ECU quarterback Dominique Davis passed for 417 yards and two touchdowns, setting a school record for passing yards in a single game. But most of his damage came late, long after the Tar Heels had taken over.
The Pirates (1-3) have committed 11 turnovers in their past two games, seven of which came in a 28-23 Conference USA victory over UAB a week earlier.
Asked to explain the spike in mistakes, Davis, who threw two interceptions Saturday, was at a loss.
“Bad luck, I guess,” he said. “I really don’t know. But we’ll get it fixed.”
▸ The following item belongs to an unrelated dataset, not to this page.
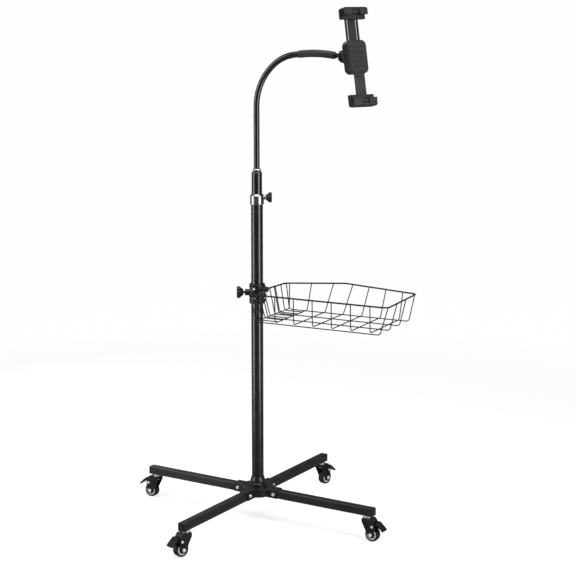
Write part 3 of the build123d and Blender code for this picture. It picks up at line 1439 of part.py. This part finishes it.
    # Brake pedal: a hub on the pin, a neck between the cheeks and a notched plate outside them
    pin_along, pin_up = BRAKE_PIN_PLACE
    top_along, top_up = PEDAL_TOP
    tip_along, tip_up = PEDAL_TIP
    slope = atan2(tip_up - top_up, tip_along - top_along)
    across_x, across_y = -sin(slope) * PEDAL_THICKNESS / 2, cos(slope) * PEDAL_THICKNESS / 2
    with BuildPart() as pedal:
        with BuildSketch(profile):
            with Locations(BRAKE_PIN_PLACE):
                Circle(PEDAL_HUB_RADIUS)
            with BuildLine():
                Polyline(
                    (pin_along, pin_up + PEDAL_HUB_RADIUS),
                    (pin_along + PEDAL_HUB_RADIUS, pin_up),
                    (top_along + PEDAL_ARM - across_x, top_up - PEDAL_ARM - across_y),
                    (top_along, top_up + across_y),
                    close=True,
                )
            make_face()
        extrude(amount=pedal_hub_width / 2, both=True)
        plate = Plane(
            origin=profile.from_local_coords((top_along, top_up, 0)),
            x_dir=profile.z_dir,
            z_dir=profile.x_dir * -sin(slope) + profile.y_dir * cos(slope),
        )
        reach = hypot(tip_along - top_along, tip_up - top_up)
        with BuildSketch(plate.offset(-PEDAL_THICKNESS / 2)) as pedal_plan:
            Rectangle(PEDAL_WIDTH, reach, align=(Align.CENTER, Align.MIN))
            fillet(pedal_plan.vertices(), radius=PEDAL_CORNER)
            Rectangle(PEDAL_NOTCH_WIDTH, PEDAL_NOTCH, mode=Mode.SUBTRACT)
        extrude(amount=PEDAL_THICKNESS)
        with BuildSketch(plate.offset(PEDAL_THICKNESS / 2)):
            with Locations((0, reach - PEDAL_LIP)):
                Rectangle(PEDAL_WIDTH - 2 * PEDAL_CORNER, PEDAL_LIP / 2)
        extrude(amount=PEDAL_LIP_RISE / 2)
        with BuildSketch(profile):
            with Locations(BRAKE_PIN_PLACE):
                Circle(BRAKE_PIN_RADIUS + RUNNING_FIT)
        extrude(amount=FORK_WIDTH, both=True, mode=Mode.SUBTRACT)
    pedal.part.label = f"caster_{side}_pedal"
    export_step(pedal.part, f"parts/caster_{side}_pedal.step")
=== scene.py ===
import json
from math import cos, pi, radians, sin

import bmesh
import bpy
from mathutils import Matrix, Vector


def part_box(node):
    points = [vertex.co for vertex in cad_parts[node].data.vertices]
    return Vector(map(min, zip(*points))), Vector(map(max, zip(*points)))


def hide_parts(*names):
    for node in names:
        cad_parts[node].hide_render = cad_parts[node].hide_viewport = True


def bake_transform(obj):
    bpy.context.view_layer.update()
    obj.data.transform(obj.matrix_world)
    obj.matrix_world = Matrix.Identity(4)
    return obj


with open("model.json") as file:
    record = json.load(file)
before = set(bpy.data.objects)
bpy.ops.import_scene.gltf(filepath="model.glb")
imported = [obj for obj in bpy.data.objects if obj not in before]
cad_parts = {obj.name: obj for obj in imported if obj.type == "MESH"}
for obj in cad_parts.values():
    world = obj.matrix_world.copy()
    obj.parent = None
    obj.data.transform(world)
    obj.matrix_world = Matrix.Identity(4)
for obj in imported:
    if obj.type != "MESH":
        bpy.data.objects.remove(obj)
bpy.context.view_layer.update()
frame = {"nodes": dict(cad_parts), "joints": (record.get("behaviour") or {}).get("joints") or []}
nodes = frame["nodes"]

MM = 0.001

# Camera: worked out from the poles, the legs and the basket in the photograph
CAMERA_PLACE = (82.4 * MM, -4114 * MM, 1428 * MM)
CAMERA_PITCH = 10.84
CAMERA_LENS = 98.1
SENSOR_WIDTH = 36

# Gooseneck: the same bends as in the solid
NECK_AZIMUTH = -22
NECK_RADIUS = 8 * MM
NECK_BEND_START = 1122 * MM
NECK_FIRST_BEND = 148 * MM
NECK_FIRST_ANGLE = 47
NECK_SECOND_BEND = 108 * MM
NECK_SECOND_ANGLE = 37
NECK_END_RUN = 20.7 * MM
NECK_STEP = 4 * MM
NECK_SIDES = 40
NECK_SINK = 0.05 * MM
ADAPTER_LIP_START = 956.4 * MM

# Room, in metres
FLOOR_REACH = 12
BACKDROP_PLACE = 6
BACKDROP_ROUND = 2
BACKDROP_STEPS = 12

# Lamps, in metres and watts: name, place, aim, power, width and height
STRIP_AIM = (0, 0, 1.13)
TOP_AIM = (0.08, 0, 0)
LAMPS = (
    ("left_strip", (-1.05, -0.38, 1.13), STRIP_AIM, 22, 0.4, 2.2),
    ("right_strip", (0.95, -0.8, 1.13), STRIP_AIM, 30, 0.42, 2.2),
    ("back_strip", (-0.9, 1.7, 1.3), STRIP_AIM, 14, 0.7, 2.0),
    ("top_box", (0.1, -0.5, 3.6), TOP_AIM, 138, 2.6, 2.6),
)
AMBIENT = 0.1

# Floor: how far it is lifted to white, and dimmed in reflections, near and far off
FLOOR_SHADES = ((0.86, 0.86, 0.86), (0.88, 0.88, 0.88))
FLOOR_ROUGHNESS = 0.9
FLOOR_CLOUDS = 2
NEAR_SHARE = 0.65
FAR_SHARE = 0.99
NEAR_DIM = 0.84
FAR_DIM = 0.5
SHARE_START = 0.7
SHARE_END = 2.4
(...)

Touchdown passes by Renner — an 11-yarder to Jheranie Boyd and a 75-yard bomb to Erik Highsmith — served to capitalize on consecutive ECU turnovers in the first quarter, and the Tar Heels were off and running. They put up 326 total yards in the lopsided first half alone.
The Pirates outscored UNC 17-7 in the second half after trailing 28-3 at halftime. It was ECU’s largest halftime deficit since trailing 27-0 at then No. 5 West Virginia on Sept. 22, 2007.
Reggie Bullock’s fumble with 6:31 left in the first quarter — the Pirates’ third of the game — led to Highsmith’s score and left the ECU’s players scratching their heads.
“We probably (are) jinxed,” said Bullock, who rushed for 72 yards on 16 carries. “I really think that. It’s just crazy how (the game) started off. We all knew — this team, the coaching staff, some of the fans — we knew we could’ve won this game. It was just turnovers. That’s all it was.”
Bernard, who carried 24 times, picked up his 100th rushing yard just three plays into the second quarter. The freshman from Davie, Fla., averaged 6.1 yards per carry and became the first UNC player to rush for at least 100 yards in three straight games since Natrone Means in 1992.
The stands, packed to capacity on a crisp, early-fall night, were dark with black clothing and dotted with splashes of Carolina blue, a sartorial reflection of the divided loyalties among friends and families in the region.
Only one side has bragging rights until the teams meet again next season in Chapel Hill.
“Any time you’re 4-1, it’s fun,” Tar Heels interim coach Everett Withers said. “You have to force those turnovers when you face this kind of offense. The way to beat a team like this is to take the ball away.”
ECU receiver Lance Lewis caught 10 passes for 166 yards.
Davis hit Lewis with a 23-yard touchdown pass to shrink the Tar Heels’ lead to 28-10 with 5:20 remaining in the third quarter. The score capped a 12-play, 92-yard drive, ECU’s longest this season.
But after Michael Barbour’s second field goal, UNC answered with a methodical 14-play drive that consumed more than 8 1/2 minutes of the fourth quarter. Renner’s 4-yard touchdown pass to Dwight Jones gave the Tar Heels a 35-14 advantage with 6:55 left in the game.
Davis hit freshman Danny Webster, a Havelock native, with a 4-yard touchdown pass that proved inconsequential with 2:49 left. The score was the first of Webster’s career, but it came before a nearly empty stadium.
“We’ll learn from this game,” said second-year ECU coach Ruffin McNeill, whose team visits Houston for a C-USA game Saturday. “One thing I can take into the next game is that we’ve done a good job tonight of not giving up. It seems like a small thing, but to keep fighting, I was proud of that.”
Things were ugly for the Pirates from the beginning. They had a promising first possession hijacked by a Webster fumble. Their second possession ended when Davis was picked off by Tim Scott on the ECU 14-yard line.
The pick set up an 11-yard touchdown pass from Renner to Boyd for the game’s first score.
The Tar Heels made it 14-0 when ECU fumbled on its next possession and Renner hit Highsmith with a 75-yard touchdown bomb. Highsmith got Pirates cornerback Derek Blacknall spun around and found himself wide open as he streaked down the field.
The Pirates mustered just a 35-yard Barbour field goal in the first half. The kick made the score 21-3 with 7:40 left in the second quarter — after a false start penalty turned a third and 1 on UNC’s 13 into a third and 6.
It was but one of many mistakes that left ECU waiting ’til next year.
“You can’t have a lot of turnovers and expect to win the game every time,” Davis said. “UNC is a great defense, and they capitalized off our turnovers. Hats off to them. They did their job to win the game.”
NOTES: The stadium’s previous attendance record of 50,410 was set Oct. 16, 2010, when N.C. State visited. ... UNC leads the series 11-2-1. ... Davis broke David Garrard’s single-game passing yardage record of 414, set against Memphis in 1998. ECU has 17 turnovers in its four games.